Friendship was a primary mover of various movements throughout the modern era. Poetry was revolutionaized by the friendships that ignited transcendentalism in New England and the Harlem Renaissance in New York. The very concept of political freedom was turned on its head by a rebel group of “founding brothers” running headstrong towards the enlightenment in a radical “new world”. And fantasy and apologetics were forever changed by the fireside chats of Tolkien and C.S. Lewis. It could well be said (and has been said in Lewis’ The Four Loves) that friendship, more than eros or storge love, has inspired some of the world’s strongest movements and finest moments; but it receives little airtime in modern culture. Movies neglect it. Pop-songs dumb it down to thuggish loyalty or candy-coated girl-talk cliché. Regular people, you and me, forget our friends. We remember marriage. We remember parenthood. We sometimes remember God; and we sometimes remember to develop a sense of friendship love in coordination with the agape, eros, and storge loves in our life (and surely, this is a positive thing). But we forget to tie ourselves to those people who merely share our passions.
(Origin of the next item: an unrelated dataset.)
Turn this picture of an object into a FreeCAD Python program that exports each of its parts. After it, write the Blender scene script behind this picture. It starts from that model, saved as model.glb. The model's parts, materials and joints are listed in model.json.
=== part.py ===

We forget the necessity of friendship love as a sufficient phenomenon when the other loves in our life grow important. If there are four loves, we act as if juggling the fourth alone is more trouble than its worth, and let our pure friendships, our phileo love, slip away unnoticed and untended.
But aren’t we lucky to have such fellow travelers in a mysterious and uncertain world? Not those willing to love us romantically. Not those who only care for us and protect us. Not those with the unconditional love of saints. But those rare people who are willing to refocus us on shared goals when we fall by the roadside or allow ourselves to be lead astray. Those people who are not jealous of our love, simply appreciative of it. Those people who see it enhanced when we share it, and feel it cool when we tuck it away.
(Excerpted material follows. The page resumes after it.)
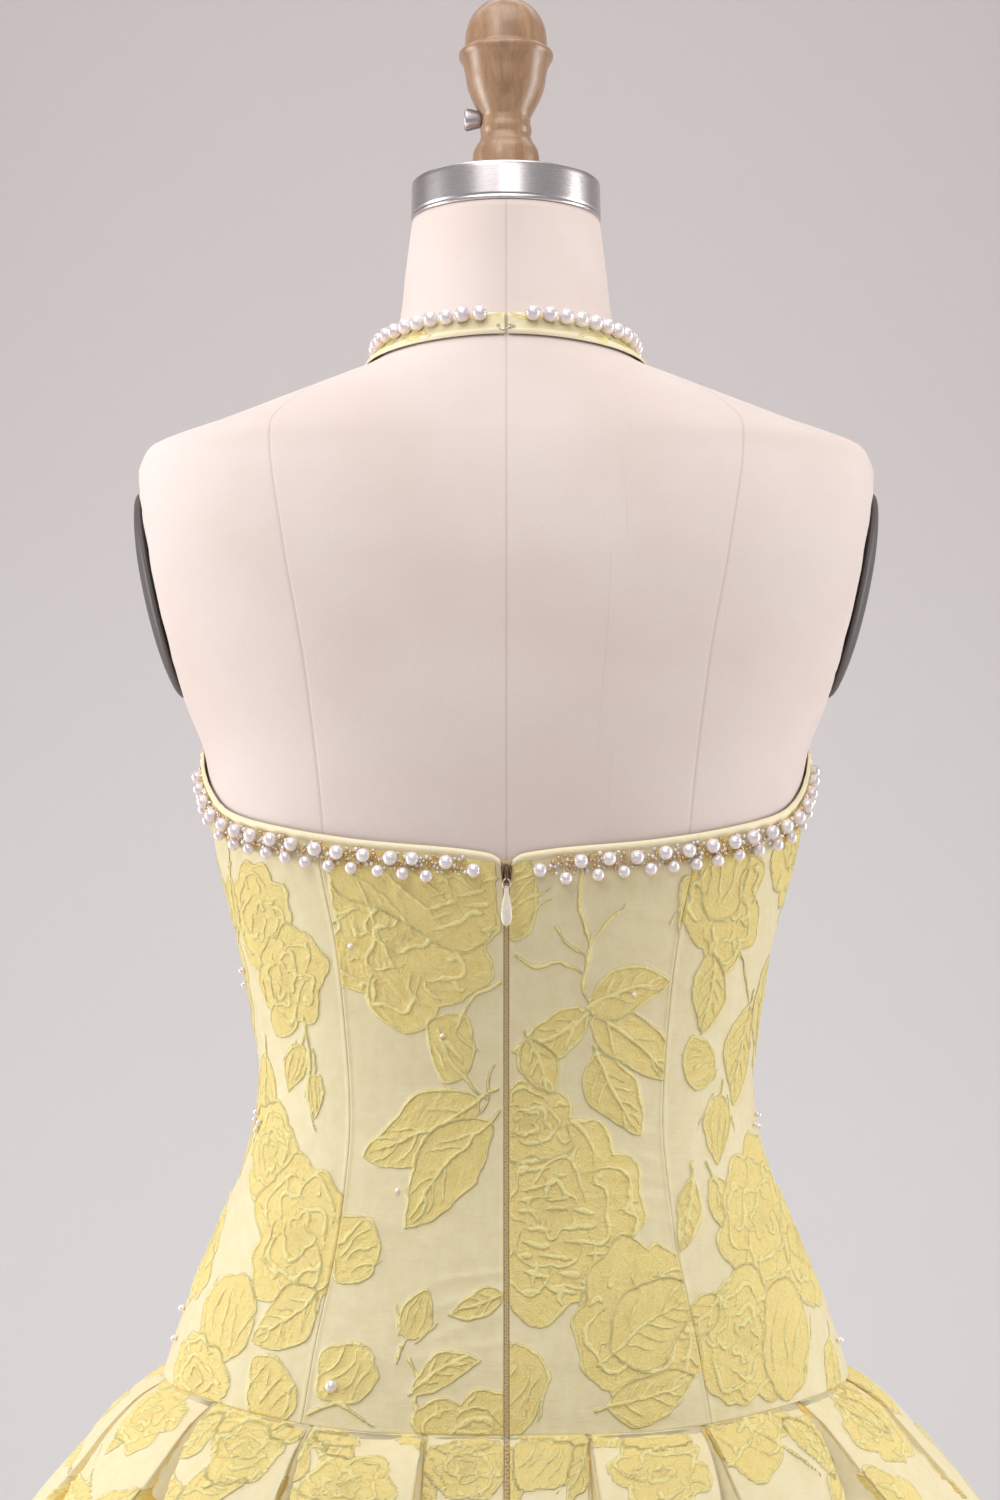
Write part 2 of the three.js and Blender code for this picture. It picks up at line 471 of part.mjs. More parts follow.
const PULL_AXIS = { y: SLIDER_FACE - 3.6, z: 1148.4 };
{
  // Slider: a plate over the closed edges, with two ears that carry the pull.
  const box = (w, d, h, x, y, z) => {
    const g = new THREE.BoxGeometry(w, d, h);
    g.translate(x, y, z);
    return g;
  };
  const plateBox = box(5, 1.8, 8.6, 0, SLIDER_FACE - 0.5 - 0.9, 1151.3);
  const ears = [-1, 1].map((s) => box(0.8, 3.4, 3, s * 1.75, PULL_AXIS.y + 0.6, PULL_AXIS.z));
  add(dress, "zip_slider", join([plateBox, ...ears]), steel);
}
function solid(g) {
  const bareG = new THREE.BufferGeometry().setAttribute("position", (g.index ? g.toNonIndexed() : g).getAttribute("position"));
  const m = mergeVertices(bareG, 1e-4);
  return new wasm.Manifold(new wasm.Mesh({ numProp: 3, vertProperties: m.attributes.position.array, triVerts: new Uint32Array(m.index.array) }));
}
function geometryOf(s) {
  const m = s.getMesh();
  const g = new THREE.BufferGeometry();
  const v = new Float32Array(m.numVert * 3);
  for (let i = 0; i < m.numVert; i++) v.set(m.vertProperties.subarray(i * m.numProp, i * m.numProp + 3), i * 3);
  g.setAttribute("position", new THREE.BufferAttribute(v, 3));
  g.setIndex(new THREE.BufferAttribute(new Uint32Array(m.triVerts), 1));
  g.computeVertexNormals();
  return g;
}
function join(list) {
  return geometryOf(list.map(solid).reduce((a, b) => a.add(b)));
}
{
  // Teardrop pull on a small barrel between the slider's ears.
  const shape = new THREE.Shape();
  const outline = [
    { x: 0.95, z: 0 }, { x: 0.95, z: -1.9 }, { x: 2.1, z: -2.3 }, { x: 1.7, z: -3.6 }, { x: 0.7, z: -4.6 },
    { x: 1.7, z: -8 }, { x: 2.45, z: -12 }, { x: 2.6, z: -15.6 }, { x: 2.2, z: -19 }, { x: 1.3, z: -21.4 }, { x: 0, z: -22.3 },
  ];
  shape.moveTo(outline[0].x, outline[0].z);
  outline.slice(1).forEach((p) => shape.lineTo(p.x, p.z));
  [...outline].reverse().slice(1).forEach((p) => shape.lineTo(-p.x, p.z));
  shape.closePath();
  const tab = new THREE.ExtrudeGeometry(shape, { depth: 1.2, bevelEnabled: false });
  tab.rotateX(Math.PI / 2);
  tab.translate(0, 0.6, 0);
  const barrel = new THREE.CylinderGeometry(0.9, 0.9, 2.0, 16);
  barrel.rotateZ(Math.PI / 2);
  const pull = add(dress, "zip_pull", join([tab, barrel]), enamel);
  pull.position.set(0, PULL_AXIS.y, PULL_AXIS.z);
}

// ---------------------------------------------------------------- bead trims, as strips of their reach
// An edge is a list of places {g, z}; the strip runs between two distances in from it, measured on the surface.
function trim(side, edge, near, far, low, high, inward) {
  const stretch = (g, z) => [1 / perMm(z, g), Math.hypot(...sub(wide(g, z + 0.5), wide(g, z - 0.5)))];
  const build = (out) =>
    edge.map((p, i) => {
      const a = edge[Math.max(0, i - 1)], b = edge[Math.min(edge.length - 1, i + 1)];
      const [kg, kz] = stretch(p.g, p.z);
      const t = norm([(b.g - a.g) * kg, (b.z - a.z) * kz, 0]);
      const n = [t[1] * inward, -t[0] * inward];
      return [near, (near + far) / 2, far].map((d) => at(side, p.g + (n[0] * d) / kg, p.z + (n[1] * d) / kz, out));
    });
  return wall(build(high), build(low), side < 0);
}
const FACE = GAP_FORM + CLOTH;
const backEdge = [
  ...[0.07, 0.2, 0.35, 0.5, 0.65, 0.8, 0.95].map((s) => {
    const z = topCentreBack(s, "z");
    return { g: mix(0, backLine(z), s), z };
  }),
  ...[0.06, 0.18, 0.3, 0.42, 0.5, 0.58, 0.66, 0.74, 0.82, 0.9, 0.985].map((s) => {
    const z = topSideBack(s, "z");
    return { g: mix(backLine(z), 1, s), z };
  }),
];
const armEdge = [
  ...[0.86, 0.8, 0.74, 0.68, 0.62, 0.55, 0.48, 0.4, 0.3, 0.2, 0.1].map((s) => {
    const z = topSideFront(s, "z");
    return { g: mix(frontLine(Math.min(z, 1272)), 1, s), z };
  }),
  ...[1274, 1282, 1292, 1304, 1318, 1332, 1346, 1356, 1366].map((z) => ({ g: frontLine(z), z })),
];
const neckEdgeLine = [
  ...[1236, 1246, 1258, 1272, 1287, 1303, 1320, 1338, 1355, 1370, 1384].map((z) => ({ g: neckEdge(z), z })),
  ...[0.6, 1.3, 2, 2.7, 3.4, 4.1, 4.8, 5.5, 6.2, 6.9, 7.6, 8.3, 9, 9.7, 10.4, 11.1, 11.8, 12.4].map((t) => ({ g: band(t, "gin"), z: band(t, "zin") })),
];
for (const [side, hand] of [[-1, "left"], [1, "right"]]) {
  add(dress, "pearl_trim_back_" + hand, trim(side, backEdge, 3.4, 16.6, FACE + 0.5, FACE + 6.2, 1), pearl);
  add(dress, "pearl_trim_armhole_" + hand, trim(side, armEdge, 3.4, 16.6, FACE + 1, FACE + 6.4, 1), pearl);
  add(dress, "pearl_row_neck_" + hand, trim(side, neckEdgeLine, 0.4, 7.2, FACE + 0.5, FACE + 6.2, -1), pearl);
}

// ---------------------------------------------------------------- dress form
{
  const gs = [...steps(10).slice(0, -1), ...steps(13).map((t) => 1 + t)]; // centre back to centre front
  const round = [...gs.map((g) => [1, g]), ...gs.slice(1, -1).reverse().map((g) => [-1, g])];
  const levels = [FORM_BOTTOM_Z, 786, 830, 860, 886, 916, 946, 976, 1004, 1034, 1064, 1094, 1122, 1148, 1168, 1186, 1202, 1218, 1234, 1248, 1262, 1286, 1312, 1338, 1354, 1363, 1369, 1374, 1381, 1393, 1405, 1413, 1422, 1433, 1460, NECK_TOP_Z];
  const v = [], f = [];
  levels.forEach((z, i) => {
    const shrink = i === 0 ? 6 : 0;
    round.forEach(([side, g]) => {
      const p = bare(g, z);
      const k = shrink ? 1 - shrink / Math.hypot(p[0], p[1]) : 1;
      v.push(side * p[0] * k, p[1] * k, z);
    });
  });
  const n = round.length;
  for (let r = 0; r < levels.length - 1; r++)
    for (let c = 0; c < n; c++) {
      const d = (c + 1) % n, a = r * n;
      f.push(a + c, a + d, a + n + d, a + c, a + n + d, a + n + c);
    }
  const bottom = v.length / 3;
  v.push(0, 0, FORM_BOTTOM_Z);
  const top = bottom + 1;
  v.push(0, NECK_Y, NECK_TOP_Z);
  for (let c = 0; c < n; c++) {
    const d = (c + 1) % n, a = (levels.length - 1) * n;
    f.push(d, c, bottom, a + c, a + d, top);
  }
  const g = new THREE.BufferGeometry();
  g.setAttribute("position", new THREE.Float32BufferAttribute(v, 3));
  g.setIndex(f);
  add(stand, "form_torso", outwards(g), linen);
}
function lathe(rows, segments) {
  const pts = rows.map((p) => new THREE.Vector2(p.r, p.z));
  const g = new THREE.LatheGeometry(pts, segments);
  g.rotateX(Math.PI / 2); // the axis becomes Z
  return g;
}
function lathed(rows, segments) {
  const g = lathe(rows, segments);
  const bareG = new THREE.BufferGeometry().setAttribute("position", g.toNonIndexed().getAttribute("position"));
  const m = mergeVertices(bareG, 1e-4);
  const f = [], idx = m.index.array;
  for (let k = 0; k < idx.length; k += 3)
    if (idx[k] !== idx[k + 1] && idx[k + 1] !== idx[k + 2] && idx[k] !== idx[k + 2]) f.push(idx[k], idx[k + 1], idx[k + 2]);
  m.setIndex(f);
  return outwards(m);
}
{
  const capZ = 1491.2, capTop = 1511;
  add(stand, "neck_cap", lathed([
    { r: 0, z: capZ }, { r: 49.4, z: capZ }, { r: 49.8, z: capZ + 0.8 }, { r: 49.4, z: capTop - 0.9 }, { r: 48.4, z: capTop }, { r: 0, z: capTop },
  ], 48), steel).position.set(0, NECK_Y, 0);

  // Finial with the cross hole of its clamp screw.
  const screwZ = 1545.4;
  const body = lathed([{ r: 0, z: FINIAL[0].z }, ...FINIAL, { r: 0, z: FINIAL_TOP_Z }], 24);
  const drill = new THREE.CylinderGeometry(3.4, 3.4, 24, 16);
  drill.rotateZ(Math.PI / 2);
  drill.translate(-8 - 12, 0, screwZ);
  const cutBody = geometryOf(solid(body).subtract(solid(drill)));
  add(stand, "finial", cutBody, wood).position.set(0, NECK_Y, 0);

  const screw = lathed([
    { r: 0, z: 8.6 }, { r: 3, z: 8.6 }, { r: 3, z: 16.4 }, { r: 4.7, z: 16.7 }, { r: 5.3, z: 17.4 },
    { r: 5.3, z: 21 }, { r: 4.6, z: 21.8 }, { r: 0, z: 21.8 },
  ], 16);
  screw.rotateY(-Math.PI / 2); // lies along -X
  const screwMesh = add(stand, "finial_screw", screw, steel);
  screwMesh.position.set(0, NECK_Y, screwZ);

  // Oval plates that close the armholes.
  const lean = Math.atan2(ARM_CUT.highX - ARM_CUT.lowX, ARM_CUT.highZ - ARM_CUT.lowZ);
  for (const [side, hand] of [[-1, "left"], [1, "right"]]) {
    const plate = lathed([
      { r: 0, z: 0 }, { r: 1, z: 0 }, { r: 0.985, z: 1.3 }, { r: 0.86, z: 2.9 }, { r: 0.66, z: 4.1 }, { r: 0.38, z: 5 }, { r: 0, z: 5.4 },
    ], 28);
    plate.scale(43, 54, 1); // x becomes front to back, y becomes up
    const m = add(stand, "arm_plate_" + hand, plate, greyPlate);
    const midZ = 1294;
    const x = ARM_CUT.lowX + (midZ - ARM_CUT.lowZ) * Math.tan(lean) + 0.6;
    const place = new THREE.Matrix4().makeBasis(
      new THREE.Vector3(0, side, 0),
      new THREE.Vector3(side * Math.sin(lean), 0, Math.cos(lean)),
      new THREE.Vector3(side * Math.cos(lean), 0, -Math.sin(lean)),
    );
    m.quaternion.setFromRotationMatrix(place);
    m.position.set(side * x, -4, midZ);
  }

  add(stand, "stand_pole", lathed([
    { r: 0, z: FOOT_H + 0.3 }, { r: 34, z: FOOT_H + 0.3 }, { r: 33, z: FOOT_H + 6 }, { r: POLE_R + 5, z: FOOT_H + 26 }, { r: POLE_R, z: FOOT_H + 34 },
    { r: POLE_R, z: 738 }, { r: POLE_R + 8, z: 742 }, { r: POLE_R + 8, z: 760 }, { r: 46, z: 765 }, { r: 46, z: FORM_BOTTOM_Z - 0.4 }, { r: 0, z: FORM_BOTTOM_Z - 0.4 },
  ], 24), steel);
  add(stand, "stand_foot", lathed([
    { r: 0, z: 0 }, { r: FOOT_R - 1.5, z: 0 }, { r: FOOT_R, z: 2 }, { r: FOOT_R, z: FOOT_H - 3 }, { r: FOOT_R - 4, z: FOOT_H }, { r: 0, z: FOOT_H },
  ], 56), iron);
}

export default model;
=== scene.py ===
import bpy
import math
import numpy as np
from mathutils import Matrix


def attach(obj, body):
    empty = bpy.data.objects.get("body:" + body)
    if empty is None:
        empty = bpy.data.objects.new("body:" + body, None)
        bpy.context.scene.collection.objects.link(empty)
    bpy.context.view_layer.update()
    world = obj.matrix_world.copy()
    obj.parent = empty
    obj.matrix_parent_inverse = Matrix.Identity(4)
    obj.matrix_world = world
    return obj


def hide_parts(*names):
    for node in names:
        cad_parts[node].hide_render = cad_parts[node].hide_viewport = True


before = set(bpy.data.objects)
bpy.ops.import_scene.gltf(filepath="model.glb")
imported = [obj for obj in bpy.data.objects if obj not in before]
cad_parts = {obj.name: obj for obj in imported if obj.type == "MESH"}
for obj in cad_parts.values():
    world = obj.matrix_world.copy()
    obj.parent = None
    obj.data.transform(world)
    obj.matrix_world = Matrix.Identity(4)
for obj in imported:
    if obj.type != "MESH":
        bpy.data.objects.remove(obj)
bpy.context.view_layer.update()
BODY = "dress_on_form"
PULL = "pull"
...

Everyday this love, friendship, surrounds us, waiting for us to notice. Let us never forget that love takes various forms, and to neglect a study of friendship, of the bond of shared passions and quiet loyalty, is to neglect the part of our souls that longs not to stare into the eyes of another, but to sit at the edge of the abyss together and stare forward into the mystery, confident, for we are not alone.
Hey John, just in case you would like another useless fact, track number 7 on Sufjan Stevens CD "The Avalanche" is about Saul Bellow. Pretty interesting, I think, and a good song too!
Posted by:chris coleman | November 22, 2006 at 06:36 PM
I think I'd like to have dinner with Sufjan sometime.
Posted by:John | November 24, 2006 at 12:28 PM
You are beautiful.
Posted by:Beth | November 25, 2006 at 11:49 AM
Thanks, John. The reference to Bellow reminded me of Henderson The Rain King, and the excitement over that book that my oldest friend and I shared more than 25 years ago. This post is a great reminder to reach out to him.
Posted by: | November 28, 2006 at 11:38 AM
That was a beautiful appreciation of Bellow and Bloom. I am not as familiar with Bloom, but Bellow's works have consistently touched me. He was a great man.